De voorzieningenrechter heeft het verzoek op 6 februari 2024 op zitting behandeld. Verzoeker was niet aanwezig, maar de gemachtigde van verweerder en N. Smid-Kuhlman waren wel aanwezig. Verzoeker stond ingeschreven op het briefadres in [plaats]. Verweerder heeft aan verzoeker op 30 september 2022 een vragenlijst gestuurd, waarop verzoeker niet heeft gereageerd. Dit leidde tot een adresonderzoek en uiteindelijk tot het besluit om verzoeker uit te schrijven.
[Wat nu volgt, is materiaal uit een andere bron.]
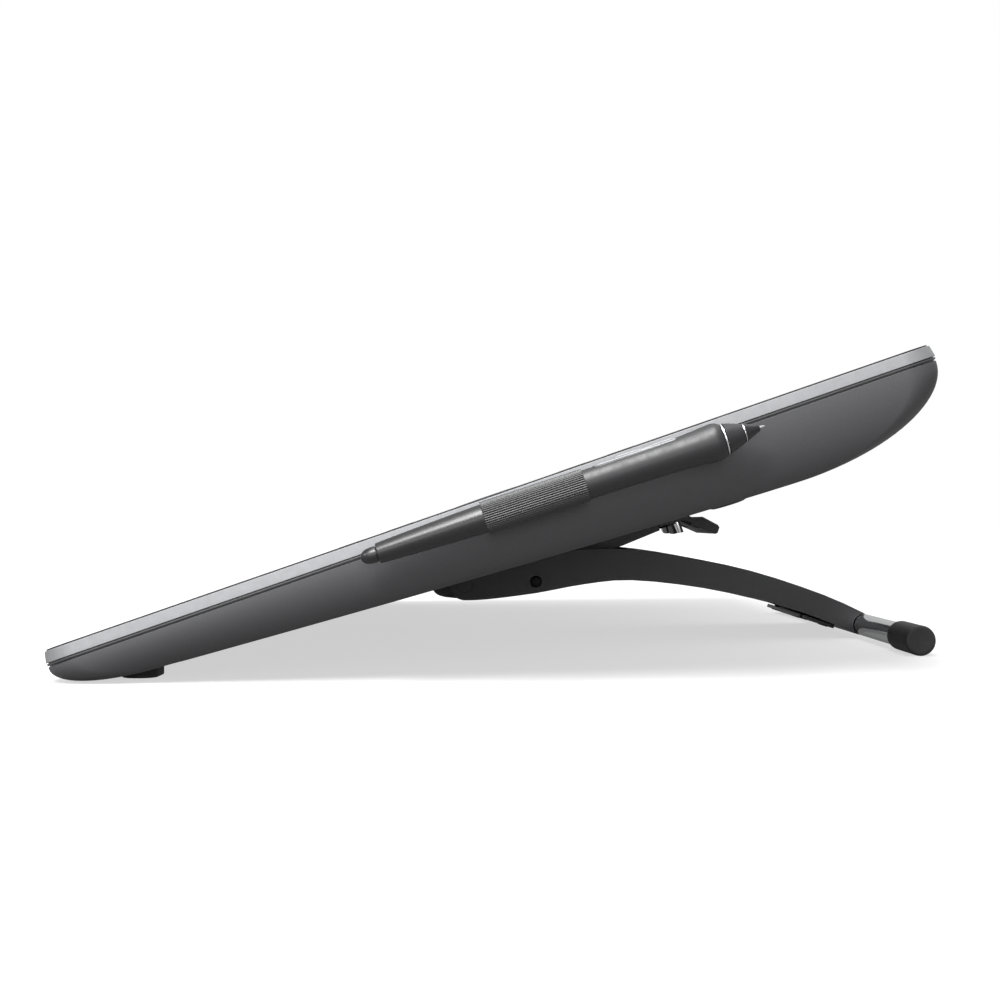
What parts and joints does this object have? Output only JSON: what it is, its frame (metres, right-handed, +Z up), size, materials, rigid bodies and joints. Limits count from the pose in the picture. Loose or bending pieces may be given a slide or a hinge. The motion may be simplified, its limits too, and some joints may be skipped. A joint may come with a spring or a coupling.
{
  "type": "pen display tablet",
  "caption": "Flat pen display tablet with a rounded rear cover, side keys and dials, on an arched folding stand, with a pen held in an elastic loop on its right side.",
  "frame": {"origin": "centre of the whole object's footprint, on the surface it stands on, at rest with the stand at its lowest setting", "axes": "+X to the tablet's right, where the pen is; +Y from the low front edge to the high rear edge; +Z up. The glass faces up and forward, tilted 19.1 degrees about X."},
  "size_m": [0.6492, 0.3842, 0.1327],
  "materials": {
    "etched_glass": "anti-glare etched, black behind",
    "satin_grey_metal": "satin anodised grey",
    "dark_plastic": "matte moulded",
    "grained_plastic": "fine moulded grain",
    "key_plastic": "satin moulded",
    "zinc_steel": "zinc plated",
    "chrome": "polished",
    "painted_casting": "dark grey powder coat on a light casting",
    "black_painted_steel": "black",
    "black_rubber": "matte",
    "circuit_board": "solder mask",
    "light_guide": "clear and white films",
    "lcd_glass": "dark panel",
    "elastic_webbing": "ribbed elastic",
    "pen_gloss": "semi-gloss moulded",
    "pen_satin": "soft-touch satin",
    "pen_silver": "polished ring"
  },
  "bodies": {
    "tablet": {"cover_glass": "etched_glass", "front_frame": "satin_grey_metal", "key_panel_right": "dark_plastic", "key_panel_left": "dark_plastic", "lcd_panel": "lcd_glass", "light_guide": "light_guide", "sensor_board": "circuit_board", "key_board_right": "circuit_board", "key_board_left": "circuit_board", "chassis": "dark_plastic", "back_cover": "grained_plastic", "port_bay": "dark_plastic", "port_sockets": "zinc_steel", "main_board": "circuit_board", "front_foot_right": "black_rubber", "front_foot_left": "black_rubber", "rear_foot_right": "black_rubber", "rear_foot_left": "black_rubber", "pen_loop": "elastic_webbing", "loop_anchor": "zinc_steel", "mount_plate": "zinc_steel", "stand_base": "painted_casting", "lever_pin": "zinc_steel", "lever_spring": "zinc_steel", "mount_screw_1": "black_painted_steel", "mount_screw_2": "black_painted_steel", "mount_screw_3": "black_painted_steel", "mount_screw_4": "black_painted_steel"},
    "stand": {"stand_arm": "painted_casting", "hinge_shaft": "zinc_steel", "arm_side_screw_right": "zinc_steel", "arm_side_screw_left": "zinc_steel", "rod_clamp": "zinc_steel", "foot_rod": "chrome", "foot_cap_right": "black_rubber", "foot_cap_left": "black_rubber"},
    "lever": {"release_lever": "dark_plastic"},
    "release_link": {"brake_shoe": "black_rubber", "pull_rod": "black_painted_steel"},
    "pen": {"pen_tail": "pen_gloss", "pen_barrel": "pen_satin", "pen_tail_cap": "pen_gloss", "pen_ring": "pen_silver", "pen_cone": "pen_satin", "pen_tip": "pen_satin", "pen_board": "circuit_board", "pen_sensor": "zinc_steel"},
    "nib": {"pen_nib": "pen_gloss"},
    "side_button": {"pen_button": "key_plastic"},
    "right_dial": {"dial_right": "key_plastic"},
    "left_dial": {"dial_left": "key_plastic"},
    "power_key": {"power_button": "key_plastic"},
    "right_key_1": {"key_right_1": "key_plastic"},
    "right_key_2": {"key_right_2": "key_plastic"},
    "right_key_3": {"key_right_3": "key_plastic"},
    "right_key_4": {"key_right_4": "key_plastic"},
    "left_key_1": {"key_left_1": "key_plastic"},
    "left_key_2": {"key_left_2": "key_plastic"},
    "left_key_3": {"key_left_3": "key_plastic"},
    "left_key_4": {"key_left_4": "key_plastic"}
  },
  "joints": [
    {"name": "stand_hinge", "type": "hinge", "parent": "tablet", "child": "stand", "pos_m": [-0.00865, -0.03178, 0.0288], "axis": [-1, 0, 0], "range_deg": [0, 87]},
    {"name": "lever_hinge", "type": "hinge", "parent": "tablet", "child": "lever", "pos_m": [-0.00865, 0.08582, 0.06734], "axis": [1, 0, 0], "range_deg": [0, 12], "stiffness_Nm_per_rad": 0.002, "springref_deg": -17.19, "deforming": ["lever_spring"]},
    {"name": "release_slide", "type": "slide", "parent": "tablet", "child": "release_link", "axis": [0, 0.9605, 0.2783], "range_m": [0, 0.00104], "stiffness_N_per_m": 500, "springref_m": -0.0004},
    {"name": "pen_slide", "type": "slide", "parent": "tablet", "child": "pen", "axis": [0, 0.9499, 0.3125], "range_m": [0, 0.12]},
    {"name": "nib_slide", "type": "slide", "parent": "pen", "child": "nib", "axis": [0, -0.9499, -0.3125], "range_m": [0, 0.0006], "stiffness_N_per_m": 3000, "springref_m": -0.0002},
    {"name": "side_button_rock", "type": "hinge", "parent": "pen", "child": "side_button", "pos_m": [0.31735, 0.04223, 0.09023], "axis": [1, 0, 0], "range_deg": [-1.2, 1.2], "stiffness_Nm_per_rad": 0.1},
    {"name": "right_dial_turn", "type": "hinge", "parent": "tablet", "child": "right_dial", "pos_m": [0.28665, -0.01817, 0.07269], "axis": [0, -0.3272, 0.9449], "continuous": true},
    {"name": "right_key_1_press", "type": "slide", "parent": "tablet", "child": "right_key_1", "axis": [0, 0.3272, -0.9449], "range_m": [0, 0.0008], "stiffness_N_per_m": 600, "springref_m": -0.0005},
    {"name": "right_key_2_press", "type": "slide", "parent": "tablet", "child": "right_key_2", "axis": [0, 0.3272, -0.9449], "range_m": [0, 0.0008], "stiffness_N_per_m": 600, "springref_m": -0.0005},
    {"name": "right_key_3_press", "type": "slide", "parent": "tablet", "child": "right_key_3", "axis": [0, 0.3272, -0.9449], "range_m": [0, 0.0008], "stiffness_N_per_m": 600, "springref_m": -0.0005},
    {"name": "right_key_4_press", "type": "slide", "parent": "tablet", "child": "right_key_4", "axis": [0, 0.3272, -0.9449], "range_m": [0, 0.0008], "stiffness_N_per_m": 600, "springref_m": -0.0005},
    {"name": "left_dial_turn", "type": "hinge", "parent": "tablet", "child": "left_dial", "pos_m": [-0.30395, -0.01817, 0.07269], "axis": [0, -0.3272, 0.9449], "continuous": true},
    {"name": "left_key_1_press", "type": "slide", "parent": "tablet", "child": "left_key_1", "axis": [0, 0.3272, -0.9449], "range_m": [0, 0.0008], "stiffness_N_per_m": 600, "springref_m": -0.0005},
    {"name": "left_key_2_press", "type": "slide", "parent": "tablet", "child": "left_key_2", "axis": [0, 0.3272, -0.9449], "range_m": [0, 0.0008], "stiffness_N_per_m": 600, "springref_m": -0.0005},
    {"name": "left_key_3_press", "type": "slide", "parent": "tablet", "child": "left_key_3", "axis": [0, 0.3272, -0.9449], "range_m": [0, 0.0008], "stiffness_N_per_m": 600, "springref_m": -0.0005},
    {"name": "left_key_4_press", "type": "slide", "parent": "tablet", "child": "left_key_4", "axis": [0, 0.3272, -0.9449], "range_m": [0, 0.0008], "stiffness_N_per_m": 600, "springref_m": -0.0005},
    {"name": "power_press", "type": "slide", "parent": "tablet", "child": "power_key", "axis": [0, 0.3272, -0.9449], "range_m": [0, 0.0008], "stiffness_N_per_m": 600, "springref_m": -0.0005}
  ],
  "couplings": [
    {"joint": "lever_hinge", "follows": "release_slide", "rad_per_m": 200}
  ]
}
De voorzieningenrechter oordeelt dat er geen spoedeisend belang meer is, aangezien verzoeker inmiddels weer is ingeschreven in de BRP op een briefadres bij zijn broer. Daarom wijst de voorzieningenrechter het verzoek om voorlopige voorziening af. Er is geen aanleiding voor een proceskostenveroordeling. De uitspraak is gedaan op 20 februari 2024 en is openbaar uitgesproken.